(Dataset rows)

[BEGIN]

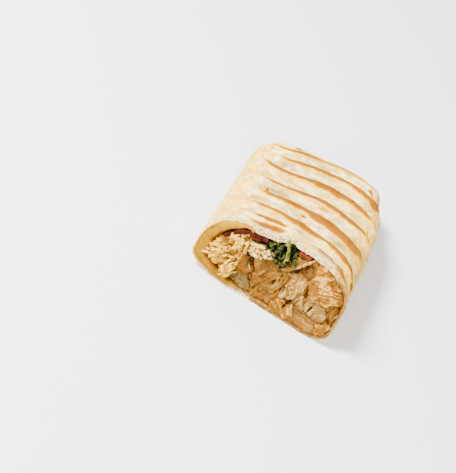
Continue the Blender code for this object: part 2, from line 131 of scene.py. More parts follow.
# What each piece looks like: tone, direction of the fibres in degrees, depth of the fibres and of the lumps.
LOOKS = {
    "chicken_shred_left": ("shred", 20, 0.5, 1.3),
    "chicken_shred_low": ("shred", 50, 0.5, 1.2),
    "chicken_shred_upper": ("shred", 70, 0.6, 1.1),
    "chicken_white_top": ("white", 15, 0.6, 1.2),
    "chicken_brown_left": ("brown", 80, 0.3, 0.6),
    "chicken_chunk_middle": ("golden", 70, 0.4, 1.1),
    "chicken_slice": ("tan", 35, 0.25, 0.5),
    "chicken_tan_right": ("tan", 70, 0.3, 0.6),
    "chicken_strip_middle": ("pale", 80, 0.35, 0.6),
    "chicken_grey_middle": ("pink", 90, 0.2, 0.5),
    "chicken_low_middle": ("crusted", 120, 0.4, 1.2),
    "chicken_chunk_right": ("crusted", 10, 0.4, 1.0),
    "chicken_pink_right": ("pink", 20, 0.2, 0.5),
    "chicken_sliver_right": ("pale", 70, 0.4, 0.8),
    "chicken_chunk_low": ("tan", 0, 0.25, 0.7),
    "chicken_curl_right": ("crusted", 40, 0.4, 0.9),
    "chicken_bit_right": ("golden", 80, 0.4, 0.9),
}

# Dark gaps between the pieces, sunk in and also painted darker through the height number as painted shade: x,
# z, half length, half width, tilt, depth.
HOLLOWS = (
    (13.9, 31.0, 5.4, 1.5, 51, 4.0),
    (-11.2, 19.2, 3.6, 1.2, 118, 2.6),
    (-16.0, 22.0, 2.2, 0.9, 143, 2.2),
    (3.4, 16.6, 2.0, 0.5, 70, 1.4),
    (6.0, 20.5, 2.4, 0.5, 95, 1.2),
    (15.6, 11.0, 3.0, 0.9, 75, 2.2),
    (14.0, 16.4, 1.4, 0.5, 90, 1.4),
    (21.8, 21.5, 3.4, 0.6, 112, 1.8),
    (36.0, 34.4, 2.6, 0.8, 150, 2.0),
    (27.6, 15.2, 3.0, 0.5, 75, 1.4),
    (-21.5, 11.4, 2.0, 0.6, 60, 1.6),
    (-25.0, 20.4, 2.6, 0.6, 30, 1.6),
)


# ---------------------------------------------------------------- numbers


def ease(value, low, high):
    share = np.clip((value - low) / (high - low), 0, 1)
    return share * share * (3 - 2 * share)


def window(value, low, high, soft):
    return ease(value, low - soft, low) * (1 - ease(value, high, high + soft))


def turned(u, v, degrees):
    """Coordinates along and across a direction."""
    turn = math.radians(degrees)
    return u * math.cos(turn) + v * math.sin(turn), v * math.cos(turn) - u * math.sin(turn)


def unit(vectors):
    return vectors / (np.linalg.norm(vectors, axis=-1, keepdims=True) + 1e-12)


def lattice(cells, seed):
    """Even random numbers from 0 to 1 at whole-number points."""
    x, y, z = (cells[..., i].astype(np.uint64) for i in range(3))
    mixed = x * np.uint64(0x9E3779B1) ^ y * np.uint64(0x85EBCA77) ^ z * np.uint64(0xC2B2AE3D)
    mixed = (mixed + np.uint64(seed * 7919 + 17)) * np.uint64(0xD6E8FEB86659FD93)
    mixed ^= mixed >> np.uint64(32)
    mixed *= np.uint64(0xD6E8FEB86659FD93)
    mixed ^= mixed >> np.uint64(29)
    return (mixed & np.uint64(0xFFFFFF)).astype(float) / 0xFFFFFF


def rough(points, size, seed=0):
    """Smooth noise from -1 to 1 with bumps of the given size."""
    scaled = points / size + 1000.0
    cell = np.floor(scaled)
    part = scaled - cell
    part = part * part * (3 - 2 * part)
    cell = cell.astype(np.int64)
    total = 0.0
    for i in (0, 1):
        for j in (0, 1):
            for k in (0, 1):
                corner = np.array([i, j, k])
                near = np.abs(1 - corner - part)
                total = total + near[..., 0] * near[..., 1] * near[..., 2] * lattice(cell + corner, seed)
    return 2 * total - 1


def rougher(points, size, seed=0, layers=3):
    """Noise in layers, each half as large and half as strong."""
    total, strength = 0.0, 1.0
    for layer in range(layers):
        total = total + strength * rough(points, size / 2**layer, seed + layer)
        strength /= 2
    return total / (2 - 2 ** (1 - layers))


# ---------------------------------------------------------------- the shared space


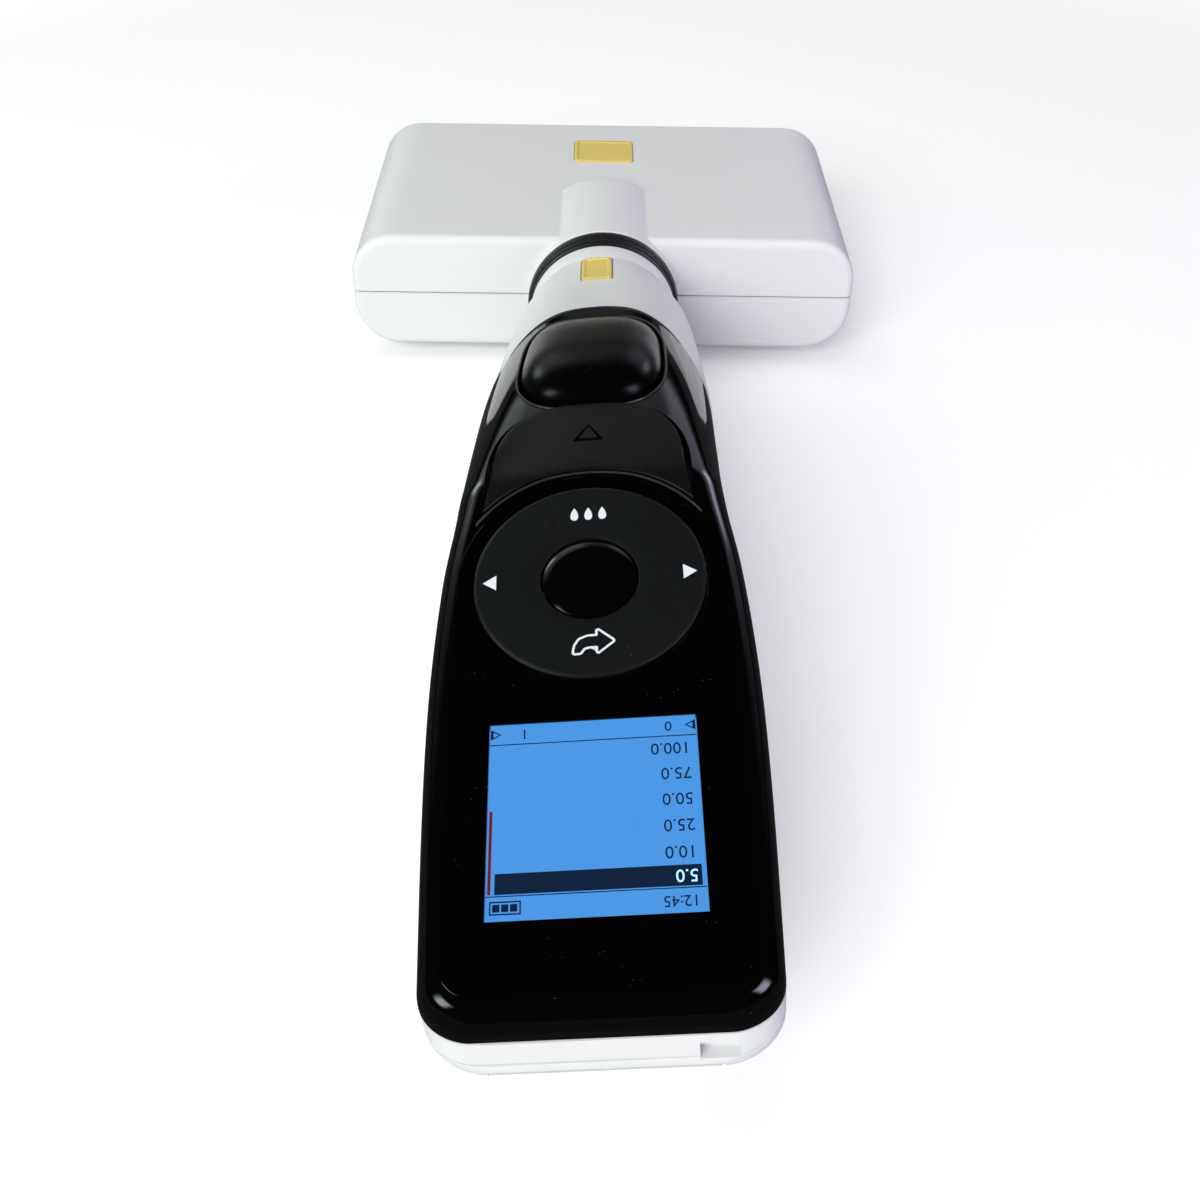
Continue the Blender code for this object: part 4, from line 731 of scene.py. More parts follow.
def onPanelLine(x, l, proud=0.0):
    # Where the line square to the panel at (x, l) meets the handle's surface, as a panel height
    lift = 0.0
    for attempt in range(12):
        y = panel["y"] + l * cos(panel["tilt"]) - lift * sin(panel["tilt"])
        lift = (surfaceHeight(x, y, proud) - panel["z"] - l * sin(panel["tilt"])) / cos(panel["tilt"])
    return lift


# The outlines on the panel
lens = {"halfWidth": 0.0195, "length": panel["lens"], "corner": 0.004, "thickness": 0.0012, "gap": 0.00007,
        "edge": 0.00008}
screen = {"size": 0.0278, "centre": -0.0376, "frame": 0.0294, "deep": 0.0056, "gap": 0.0001}
wheel = {"radius": 0.0170, "gap": 0.00035, "thickness": 0.002, "proud": 0.0003, "dip": 0.0001,
         "dipWidth": 0.0022, "rim": 0.0005, "rimDrop": 0.0002, "ease": 0.00012}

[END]

> [Objective]:
For this exercise, please retype exactly the lines in the listing from the line with "Continue the Blender code for this object: part 4, from" through its last line, both ends included.

> [Output]:
Continue the Blender code for this object: part 4, from line 731 of scene.py. More parts follow.
def onPanelLine(x, l, proud=0.0):
    # Where the line square to the panel at (x, l) meets the handle's surface, as a panel height
    lift = 0.0
    for attempt in range(12):
        y = panel["y"] + l * cos(panel["tilt"]) - lift * sin(panel["tilt"])
        lift = (surfaceHeight(x, y, proud) - panel["z"] - l * sin(panel["tilt"])) / cos(panel["tilt"])
    return lift


# The outlines on the panel
lens = {"halfWidth": 0.0195, "length": panel["lens"], "corner": 0.004, "thickness": 0.0012, "gap": 0.00007,
        "edge": 0.00008}
screen = {"size": 0.0278, "centre": -0.0376, "frame": 0.0294, "deep": 0.0056, "gap": 0.0001}
wheel = {"radius": 0.0170, "gap": 0.00035, "thickness": 0.002, "proud": 0.0003, "dip": 0.0001,
         "dipWidth": 0.0022, "rim": 0.0005, "rimDrop": 0.0002, "ease": 0.00012}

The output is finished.